Why Now is the Time to Buy Gold Stocks

By MoneyMorning.com.au

The time has finally arrived to step up to the plate and buy some beaten up gold stocks. I’ve been waiting for what seems like an eternity for the long term charts on gold to turn more bullish after a gut wrenching fall over the past year.
 
I’m going to stick my neck out and say that moment has arrived.

The first thing I needed to see was for the weekly MACD to cross above its signal line. You can see from the chart below that the last two times we saw the weekly MACD cross its signal line from below zero the gold price took off to the upside over the next few months.

Gold Price Weekly Chart


Click to enlarge

The first time was actually the beginning of a huge leg up in gold after the crash in 2008.

I also wanted to see a weekly close in the gold price above the 10-week moving average. I currently have the 10-week moving average sitting at US$1319 and yesterday’s rally in the gold price took it to US$1330 and above.

If prices can hold above the 10-week MA this week then it will increase my conviction levels that gold has seen an intermediate bottom.

Gold stocks saw good buying across the board yesterday. Silver Lake Resources (SLR), Troy Resources (TRY), Perseus Mining (PRU), Medusa Mining (MML), Kingsgate Consolidated (KCN), Gryphon Minerals (GRY), Resolute Mining (RSG), Newcrest Mining (NCM), Ramelius Resources (RMS), Saint Barbara Mines (SBM) and Oceana Gold (OGC) were all up by more than 7% yesterday.

The Aussie Gold Miners Index (XGD) is looking particularly interesting on the weekly chart. The thick blue line in the chart below is the low in the XGD after the crash in 2008. The false break of that low could prove to be a great buying opportunity in gold stocks for the long term. At the very least we should see a bit of a bounce in gold stocks in the short to medium term if we get the weekly close above that level.

XGD Weekly Chart

Click to enlarge

Another thing that has me interested is the fact that Newcrest Mining (NCM) announced a horrible annual result yesterday with a loss of $5.78 billion but spiked higher by 8% over the day. In other words, investors have now taken into account the bad news and they’re now looking forward to the future rather than fretting about the past.

There has been a lot of press lately about the fact that the GOFO (gold forward offered rate) has gone negative. The Gold Forward Offered Rate (GOFO) is the rate used for gold/U.S. dollar swap transactions.

That is, if you own gold and you need to borrow dollars, you can use your gold as collateral and pay a much smaller rate of interest to borrow the cash than otherwise. This is a common transaction in London. The LBMA (London Bullion Marketing Association) publishes the GOFO daily.

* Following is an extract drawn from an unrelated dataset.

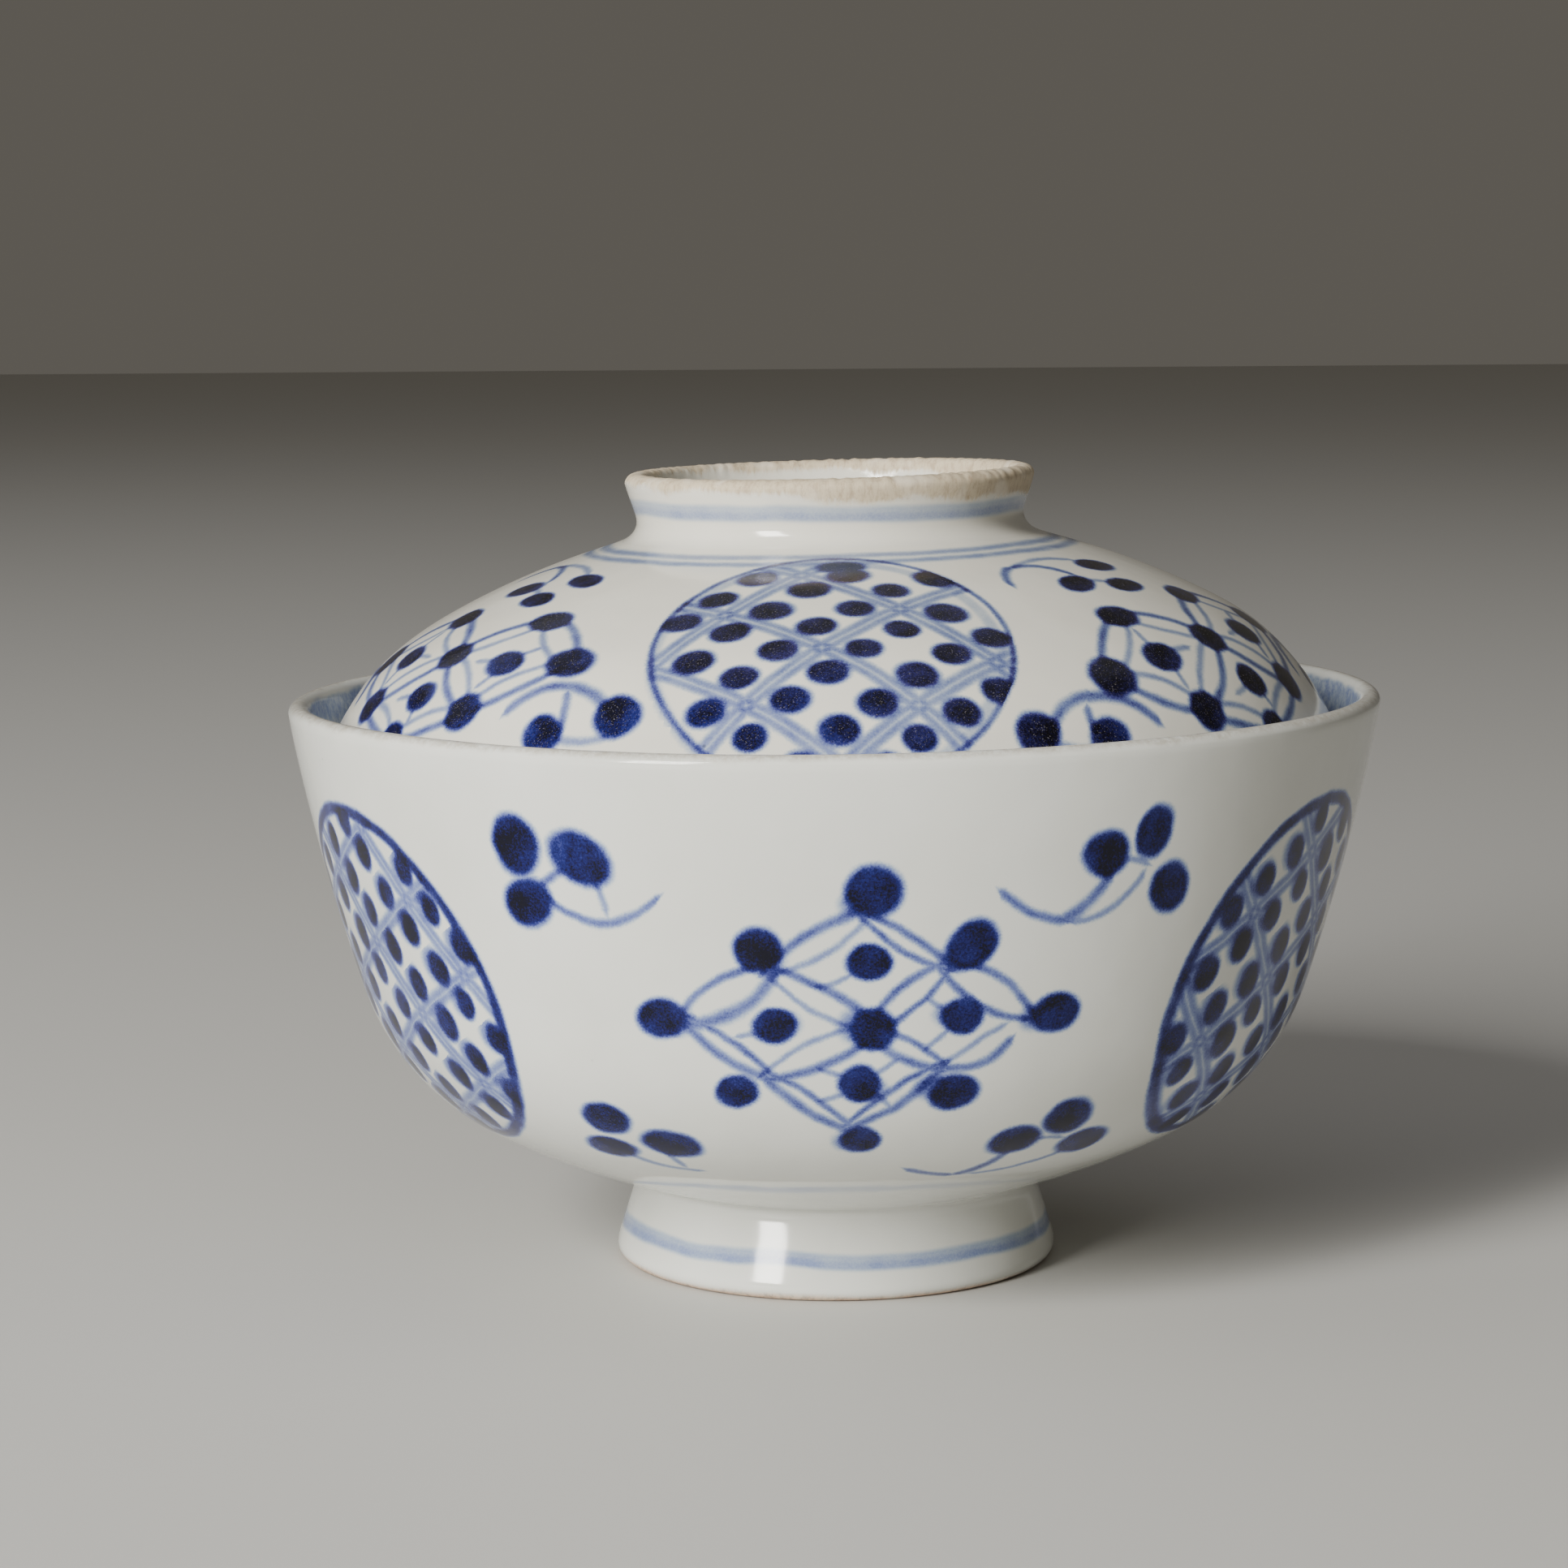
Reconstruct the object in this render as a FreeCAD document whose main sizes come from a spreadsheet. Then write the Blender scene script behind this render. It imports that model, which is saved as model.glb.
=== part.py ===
"""Lidded rice bowl in blue-and-white porcelain: a bowl and the lid that drops inside its rim.

Both pieces are thrown on a wheel, so each one is an outline turned once about the Z axis, and
then trimmed underneath: the bowl inside its foot ring, the lid inside the ring on its top.
The frame stands on the foot: the origin is the middle of the foot's flat face, +Z is up, and
sizes are in millimetres.
"""

import FreeCAD
import Part

import math
import os

import Sketcher

# ---------------------------------------------------------------------------------------
# Driving dimensions: (alias, value in mm, what it is)
# ---------------------------------------------------------------------------------------
DIMENSIONS = [
    ("rim_radius", 60.3, "bowl: outside radius at the rim"),
    ("bowl_height", 63.3, "bowl: height of the rim above the table"),
    ("rim_wall", 2.4, "bowl: wall thickness at the rim"),
    ("rim_rounding", 1.1, "bowl: rounding of the rim's two edges"),
    ("wall_foot_radius", 52.6, "bowl: outside radius where the wall meets the shoulder"),
    ("wall_foot_height", 32.5, "bowl: height where the wall meets the shoulder"),
    ("wall_curve", 230.0, "bowl: radius of the wall's slight belly"),
    ("lower_wall", 3.1, "bowl: wall thickness at the shoulder"),
    ("shoulder_curve", 26.0, "bowl: radius of the rounded shoulder, outside"),
    ("shoulder_radius", 41.0, "bowl: outside radius where the shoulder meets the underside"),
    ("shoulder_height", 17.3, "bowl: height where the shoulder meets the underside"),
    ("underside_curve", 95.0, "bowl: radius of the shallow underside"),
    ("inner_shoulder_curve", 23.0, "bowl: radius of the rounded shoulder, inside"),
    ("inner_shoulder_radius", 38.5, "bowl: radius where the inner shoulder meets the floor"),
    ("inner_shoulder_height", 20.2, "bowl: height where the inner shoulder meets the floor"),
    ("floor_height", 11.2, "bowl: height of the floor's middle"),
    ("foot_neck_radius", 22.2, "foot ring: outside radius at its neck"),
    ("foot_neck_height", 9.3, "foot ring: height of its neck"),
    ("foot_radius", 24.6, "foot ring: widest outside radius"),
    ("foot_widest_height", 1.5, "foot ring: height of its widest place"),
    ("foot_base_radius", 24.0, "foot ring: outside radius at the table"),
    ("foot_inner_radius", 20.9, "foot ring: inside radius at the table"),
    ("foot_recess_radius", 18.4, "foot ring: inside radius at the top of the recess"),
    ("foot_recess_depth", 6.4, "foot ring: depth of the recess under the floor"),
    ("foot_rounding", 0.7, "foot ring: rounding of the edges that meet the table"),
    ("foot_neck_rounding", 1.4, "foot ring: rounding in the corner at its neck"),
    ("seat_gap", 0.3, "clearance between the lid's edge and the bowl's wall"),
    ("lid_edge_height", 56.0, "lid: height of its lower edge when it is on the bowl"),
    ("lid_edge_radius", 56.7, "lid: outside radius at its lower edge"),
    ("lid_edge_wall", 2.5, "lid: thickness at its lower edge"),
    ("lid_edge_rounding", 0.9, "lid: rounding of the lower edge"),
    ("lid_skirt_radius", 53.9, "lid: outside radius where the skirt meets the shoulder"),
    ("lid_skirt_height", 61.8, "lid: height where the skirt meets the shoulder"),
    ("lid_skirt_wall", 2.8, "lid: thickness where the skirt meets the shoulder"),
    ("lid_shoulder_curve", 28.0, "lid: radius of the rounded shoulder, outside"),
    ("lid_shoulder_radius", 43.4, "lid: outside radius where the shoulder meets the crown"),
    ("lid_shoulder_height", 72.2, "lid: height where the shoulder meets the crown"),
    ("lid_crown_curve", 90.0, "lid: radius of the shallow crown, outside"),
    ("lid_inner_curve", 25.0, "lid: radius of the rounded shoulder, inside"),
    ("lid_inner_radius", 41.5, "lid: radius where the inner shoulder meets the inner crown"),
    ("lid_inner_height", 69.4, "lid: height where the inner shoulder meets the inner crown"),
    ("lid_inner_top", 77.8, "lid: height of the middle of the crown, inside"),
    ("ring_base_radius", 23.0, "lid ring: radius where it grows out of the crown"),
    ("ring_base_height", 80.4, "lid ring: height where it grows out of the crown"),
    ("ring_neck_radius", 21.2, "lid ring: outside radius at its neck"),
    ("ring_neck_height", 82.4, "lid ring: height of its neck"),
    ("ring_top_radius", 22.6, "lid ring: outside radius at the top"),
    ("total_height", 87.9, "lid ring: height of its top face"),
    ("ring_inner_radius", 20.1, "lid ring: inside radius at the top"),
    ("ring_well_radius", 18.9, "lid ring: inside radius at the floor of the well"),
    ("ring_well_height", 81.5, "lid ring: height of the well's floor"),
    ("ring_rounding", 0.9, "lid ring: rounding of the top edges"),
]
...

A 10 July article on Seeking Alpha said that:

The only reason a negative GOFO would occur is if someone desperately needs to get their hands on gold but thinks they’ll be able to return it within the time frame of the loan. A negative rate out to three months tells us that there’s a big delivery shortage and bullion banks or large investment funds are willing to pay an interest rate to borrow gold and put up dollars as collateral.

The Time to Look at Gold is Now

If some big investors are finding it hard to get their hands on physical gold then we shouldn’t be surprised to see the gold price starting to catch a bid. A negative GOFO rate is a bit of a canary in the coal mine that something big could be happening behind the scenes that we aren’t privy to.

You’ve probably heard the conspiracy theory that traders took down gold over the past year to shake as many weak hands out of physical gold as possible. It has also been pretty clear that demand for physical gold has actually been skyrocketing the lower prices have fallen. Not really what you would be expecting to see at the end of a bull market.

Gold stocks have had one of the biggest crashes I have seen in many years. The Aussie Gold Mining index fell from 8,500 to 2,000 in a little over two years. That’s a fall of 76% in the whole index in 26 months! Quite extraordinary.

With margins dropping to zero for most gold stocks we’re either heading to a situation where gold mines will begin to get mothballed or gold prices will have to rise to a level where production can continue to fulfil demand. In either situation we should be getting close to a low in gold prices, because if a lot of production goes offline then prices should naturally rise.

Any gold stock that’s producing in the bottom quartile and priced on the current razor thin margins has got to be looking pretty cheap right here.

It’s pretty clear from yesterday’s price rises that other investors are starting to think the same thing. The opportunity is still there but it won’t last forever.